Brian Eno employs principles of non-repetition in his album Ambient 1: Music for Airports, often considered the progenitor of “ambient music.” Although the precise techniques vary from track to track, Eno makes extensive use of tape loops, in which a sound is recorded to a “loop” of magnetic tape that spools through the tape player over and over again. Instead of making the tape loop exactly as long as the sounds recorded, however, Eno adds a length of blank tape to each, creating repetitions that are interspersed with long silences.
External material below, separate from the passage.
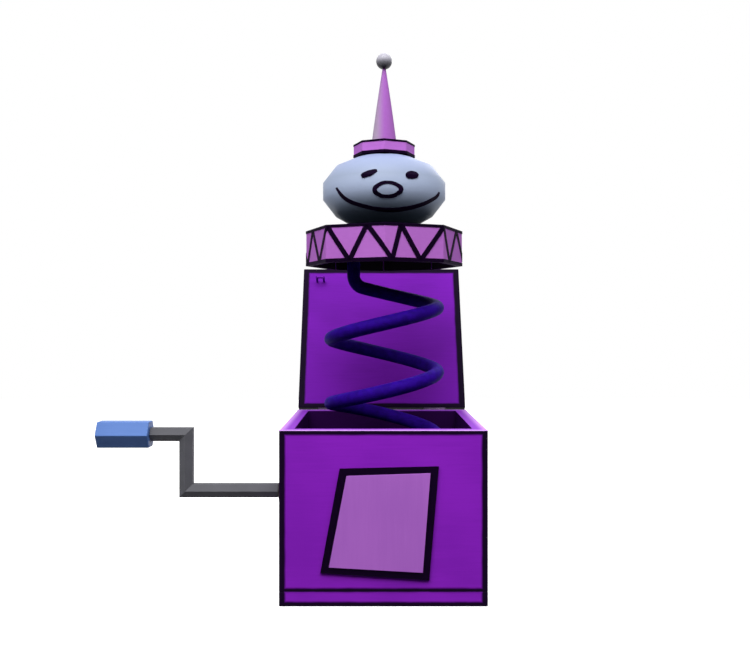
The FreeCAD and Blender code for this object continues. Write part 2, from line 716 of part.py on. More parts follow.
def make_bridge(screws):
    """The brass strip that carries the inner ends of shaft and arbor."""
    owner = body("Bridge")
    front, back = "crank_y - bridge_half_width", "crank_y + bridge_half_width"
    low, high = "post_low - bridge_end", "post_high + bridge_end"
    face = outline(sketch(owner, "YZ_Plane", "bridge_start"), [
        (front, low), (back, low), (back, high), (front, high)])
    hole(face, "inner_shaft_radius + running_clearance", "crank_y", "crank_height")
    hole(face, "arbor_radius + running_clearance", "crank_y", "arbor_height")
    round_corners(owner, pad(owner, face, "bridge_thickness"), "bridge_thickness",
                  "bridge_start + bridge_thickness / 2", (low, high))
    return sub_part(cut(owner, screws), "bridge_plate")


def make_posts(screws):
    """The two posts that space the bridge from the plate."""
    for label in ("low", "high"):
        post = rod_x("post_radius", ("plate_inside", "bridge_start"),
                     "crank_y - post_set_forward", f"post_{label}")
        sub_part(cut(post, screws), f"{label}_post")


def make_movement_screws():
    """The screws of plate, bridge and comb."""
    inside, end = size("plate_inside"), size("bridge_end_x")
    front = size("-inner_y + plate_margin + plate_screw_front")
    back = size("crank_y + plate_beyond - plate_screw_back")
    low, high = size("plate_low + plate_screw_end"), size("plate_high - plate_screw_end")
    plate = screw_set("plate_screws", "small",
                      [(inside, y, z) for y in (front, back) for z in (low, high)], (1, 0, 0))
    line = size("crank_y - post_set_forward")
    bridge = screw_set("bridge_screws", "small",
                       [(end, line, size("post_low")), (end, line, size("post_high"))], (1, 0, 0))
    return plate, bridge


def make_comb(screws):
    """The steel comb beside the drum and the block it stands on."""
    owner = body("Comb")
    tracks, margin = int(size("tune_tracks")), (1 - size("comb_tine_share")) / 2
    left, step = "drum_start + side_clearance", "(drum_width - side_clearance) / tune_tracks"
    right = f"{left} + {tracks} * {step}"
    tip, root = "arbor_height + comb_rise", "arbor_height + comb_rise - comb_tine_length"
    corners = [(left, "comb_low"), (right, "comb_low"), (right, root)]
    for tine in reversed(range(tracks)):
        start, end = f"{left} + {tine + margin} * {step}", f"{left} + {tine + 1 - margin} * {step}"
        corners += [(end, root), (end, tip), (start, tip), (start, root)]
    corners.append((left, root))
    pad(owner, outline(sketch(owner, "XZ_Plane", "-comb_face"), corners), "comb_thickness")
    sub_part(cut(owner, screws), "music_comb")
    rest = block((left, right), ("-inner_y", "comb_face - comb_thickness"),
                 ("comb_low", "comb_low + comb_block_height"))
    sub_part(cut(rest, screws), "comb_block")


def make_comb_screws():
    """Two screws through the comb and its block into the front panel."""
    height = size("comb_low + comb_block_height / 2 - comb_screw_drop")
    middle, aside = size("drum_start + drum_width / 2"), size("comb_screw_spread")
    one = screw(size("small_shank"), size("small_head"), size("comb_screw_length"))
    spots = [(middle + step, size("comb_face"), height) for step in (-aside, aside)]
    return solid("comb_screws", Part.makeCompound([facing(one, spot, (0, 1, 0)) for spot in spots]))


# ---------------------------------------------------------------- lid catch

def make_lever():
    """The catch lever: tail beside the cam, hub on its pivot, nose over the keeper."""
    owner = body("Lever")
    front = "crank_y + cam_reach + swing_clearance"
    back, low, hub = f"{front} + lever_bar", "arbor_height - tail_drop", "lever_pivot_height"
    under = "box_height + lid_gap - keeper_drop + 2 * keeper_wire + swing_clearance"
    arm, nose = "keeper_y - keeper_wire - nose_reach", "keeper_y + keeper_wire + nose_overlap"
    face = outline(sketch(owner, "YZ_Plane", "lever_start"), [
        (front, low), (back, low), (back, f"{hub} - tail_neck"),
        ("pivot_y + lever_hub", hub), ("pivot_y + lever_hub_lean", f"{hub} + lever_hub"),
        (arm, f"{under} - arm_throat"), (arm, under),
        (nose, under), (nose, f"{under} + nose_tip"),
        (f"{arm} - nose_crest", f"{under} + nose_height"),
        (f"{arm} - lever_bar", f"{under} + nose_height"), (f"{arm} - lever_bar", f"{under} - arm_foot"),
        ("pivot_y - lever_hub", f"{hub} - lever_hub_chin"), (front, f"{hub} - tail_shoulder")])
    hole(face, "lever_pivot_radius + running_clearance", "pivot_y", hub)
    pad(owner, face, "lever_thickness")
    return sub_part(owner, "latch_lever")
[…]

A further layer of complexity emerges from the fact that Eno uses multiple tape loops at the same time and each tape loop has a different length. Additionally, the particular lengths that Eno chooses for the loops are not factors or multiples of one another. This means that the repetition of each loop is unsynchronized from the others–the beginning of each loop will always line up with a different part of every other loop. As Eno himself describes one track:
“There are sung notes, sung by three women and myself. One of the notes repeats every 23 1/2 seconds…The next lowest loop repeats every 25 7/8 seconds or something like that. The third one every 29 15/16 seconds or something. What I mean is they all repeat in cycles that are called incommensurable–they are not likely to come back into sync again.”
Just like in “Come Out,” even though the musical material is repetitive–recorded to tape and therefore fixed–the way in which the material repeats leads to a constantly changing musical texture. There is repetition of individual sounds, but their arrangement in relation to one another is always different. It’s certainly not “ugly” music, but in this case, it’s not necessarily repetition that makes it beautiful.